Miles Finch, Tuesday, 8 February 2005 10:25 (twenty-one years ago)

"I'm Wet Through, folks!"

mark grout (mark grout), Tuesday, 8 February 2005 10:30 (twenty-one years ago)

but i think it's the physical manipulation of a dead person that riles me.

how do you feel about that animated gif of Hitler eating a watermelon? i get your point tho, but it seems it's okay to manipulate some dead people but not others...mind you Hitler could never be used to sell cars, esp. not Volkswagens!

Alienus Quam Reproba (blueski), Tuesday, 8 February 2005 10:47 (twenty-one years ago)

yeah, it's entirely about who's being manipualted, and why, and in what context. it's *a bit* like the duchamp moustahce on 'mona lisa' but not because that was about epatering the bourgeois, this is not. fuck it, i'm going to be neo-rockist here.

Miles Finch, Tuesday, 8 February 2005 10:56 (twenty-one years ago)

Then again, Singin' In The Rain is a film whose plot is expressly about manipulation, and in particular about Debbie Reynolds pretending to be the voice of Jean Hagen.

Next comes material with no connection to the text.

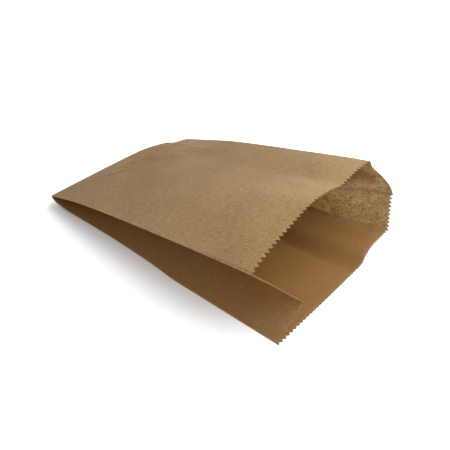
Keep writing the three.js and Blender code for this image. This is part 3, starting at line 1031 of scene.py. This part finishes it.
def add_attribute(piece: bpy.types.Object, label: str, values: np.ndarray) -> None:
    """Stores one number for each point of a piece."""
    attribute = piece.data.attributes.new(label, "FLOAT", "POINT")
    attribute.data.foreach_set("value", values.astype(np.float32))


def linear(red: int, green: int, blue: int) -> tuple[float, float, float, float]:
    """Turns a colour as it is seen on a screen into the colour that a shader takes.

    Args:
        red: red, from 0 to 255.
        green: green.
        blue: blue.

    Returns:
        The linear colour with full alpha.
    """
    levels = [c / 255 for c in (red, green, blue)]
    bright = [c / 12.92 if c <= 0.04045 else ((c + 0.055) / 1.055) ** 2.4 for c in levels]
    return (bright[0], bright[1], bright[2], 1.0)


class Graph:
    """A short way to write the nodes of a material, a room or a modifier."""

    def __init__(self, tree: bpy.types.NodeTree) -> None:
        """Keeps the tree that the nodes go into."""
        self.tree = tree

    def node(self, kind: str, **settings: object) -> bpy.types.Node:
        """Adds a node.

        Args:
            kind: the node's type.
            settings: properties by name.

        Returns:
            The node.
        """
        made = self.tree.nodes.new(kind)
        for key, value in settings.items():
            setattr(made, key, value)
        return made

    def feed(self, socket: bpy.types.NodeSocket, value: object) -> None:
        """Links a socket to an output, or sets it to a plain value."""
        if isinstance(value, bpy.types.NodeSocket):
            self.tree.links.new(value, socket)
        else:
            socket.default_value = value

    def fill(self, node: bpy.types.Node, values: dict[str, object]) -> None:
        """Links or sets several inputs of a node.

        Args:
            node: the node.
            values: outputs to link or plain values, by the name of the input.
        """
        for name, value in values.items():
            self.feed(node.inputs[name], value)

    def show(self, shader: bpy.types.NodeSocket) -> None:
        """Links a shader to the material's output."""
        self.fill(self.node("ShaderNodeOutputMaterial"), {"Surface": shader})

    def math(self, operation: str, *values: object, is_clamped: bool = False) -> bpy.types.NodeSocket:
        """Adds a sum.

        Args:
            operation: the kind of sum.
            values: numbers or outputs that it is worked on.
            is_clamped: whether the result is held between 0 and 1.

        Returns:
            The result.
        """
        made = self.node("ShaderNodeMath", operation=operation, use_clamp=is_clamped)
        for socket, value in zip(made.inputs, values):
            self.feed(socket, value)
        return made.outputs[0]

    def attribute(self, label: str) -> bpy.types.NodeSocket:
        """Returns a number stored on the piece."""
        return self.node("ShaderNodeAttribute", attribute_name=label).outputs["Fac"]

    def axis(self, place: bpy.types.NodeSocket, name: str) -> bpy.types.NodeSocket:
        """Returns one of a place's three numbers, by its letter."""
        apart = self.node("ShaderNodeSeparateXYZ")
        self.feed(apart.inputs["Vector"], place)
        return apart.outputs[name]

    def noise(
        self, place: bpy.types.NodeSocket, scale: float = 1.0, detail: float = 3.0, rough: float = 0.6
    ) -> bpy.types.NodeSocket:
        """Adds a cloud pattern.

        Args:
            place: where the pattern is read.
            scale: clouds to a unit of place.
            detail: how many finer clouds lie in each cloud.
            rough: how strong the finer ones are.

        Returns:
            The pattern, about 0.5 in the middle.
        """
        made = self.node("ShaderNodeTexNoise")
        self.fill(made, {"Vector": place, "Scale": scale, "Detail": detail, "Roughness": rough})
        return made.outputs["Fac"]

    def stretch(
        self, place: bpy.types.NodeSocket, scale: tuple[float, float, float], turn: float = 0.0
    ) -> bpy.types.NodeSocket:
        """Turns a place about Z and then stretches it.

        Args:
            place: the place.
            scale: the stretch on each axis.
            turn: the turn in radians.

        Returns:
            The new place.
        """
        turned = self.node("ShaderNodeVectorRotate", rotation_type="Z_AXIS")
        self.fill(turned, {"Vector": place, "Angle": turn})
        made = self.node("ShaderNodeMapping")
        self.fill(made, {"Vector": turned.outputs["Vector"], "Scale": scale})
        return made.outputs["Vector"]

    def ramp(self, value: bpy.types.NodeSocket, low: float, high: float) -> bpy.types.NodeSocket:
        """Adds a soft step.

        Args:
            value: what is read.
            low: where the rise begins.
            high: where it ends.

        Returns:
            0 below low, 1 above high and a soft rise between them.
        """
        made = self.node("ShaderNodeMapRange", interpolation_type="SMOOTHSTEP")
        self.fill(made, {"Value": value, "From Min": low, "From Max": high})
        return made.outputs["Result"]

    def blend(self, share: object, low: object, high: object, kind: str = "MIX") -> bpy.types.NodeSocket:
        """Mixes two colours.

        Args:
            share: the share of the second, as a number or an output.
            low: the first.
            high: the second.
            kind: the way in which they are mixed.

        Returns:
            The mixed colour.
        """
        made = self.node("ShaderNodeMix", data_type="RGBA", blend_type=kind)
        self.feed(made.inputs["Factor"], share)
        self.feed(made.inputs[6], low)
        self.feed(made.inputs[7], high)
        return made.outputs[2]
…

Marcello Carlin, Tuesday, 8 February 2005 11:09 (twenty-one years ago)

I guess I didn't find it particularly offensive because I'm an Astaire gal myself.

kate/papa november (papa november), Tuesday, 8 February 2005 11:12 (twenty-one years ago)

yeah, as i said -- but it's against manipulation, it's 'rockist' and 'logocentric' in that it says that reynolds deserves the credit for singing, not the front girl. it's pretty 'rockist' in that respect.

Miles Finch, Tuesday, 8 February 2005 11:12 (twenty-one years ago)

Is it, though? I remain troubled by the precipitous glee with which Kelly and O'Connor pull back the curtains at the end to expose both of them. It seems as though they're exulting in the humiliation of others.

Marcello Carlin, Tuesday, 8 February 2005 11:20 (twenty-one years ago)

yeah, that's true, it is a bit cruel, but the moral of the story, to drop some intentionality in your ear, is 'respect the reynolds' -- it definitely doesn't celebrate the artifice or anything like that.

Miles Finch, Tuesday, 8 February 2005 11:31 (twenty-one years ago)

three weeks pass...
ooh i guessed correctly about David Elsewhere!

Sven Bastard (blueski), Friday, 4 March 2005 11:12 (twenty-one years ago)

Is it, though? I remain troubled by the precipitous glee with which Kelly and O'Connor pull back the curtains at the end to expose both of them. It seems as though they're exulting in the humiliation of others.
-- Marcello Carlin (marcellocarli...) (webmail), February 8th, 2005 11:20 AM. (link)

But is it? I thought the glee was more a reaction against how the miming girl had blackmailed Kelly and O'Connor into going along with the scam, and how they were both now "We'll never work again and we don't care"...

mark grout (mark grout), Friday, 4 March 2005 11:36 (twenty-one years ago)

one year passes...
As per all of the 'unrealistic CGI' objections...I could be wrong, but I don't think CGI was as large a component as people are implying. Three breakdancers were dressed in the same suit, and the faces must have been pasted over. One of the dancers was David Elsewhere, as has been mentioned, and his moves really do look like that. It's extremely impressive, and it's not computer-generated. Check out his work at Kollaberation; it's amazing.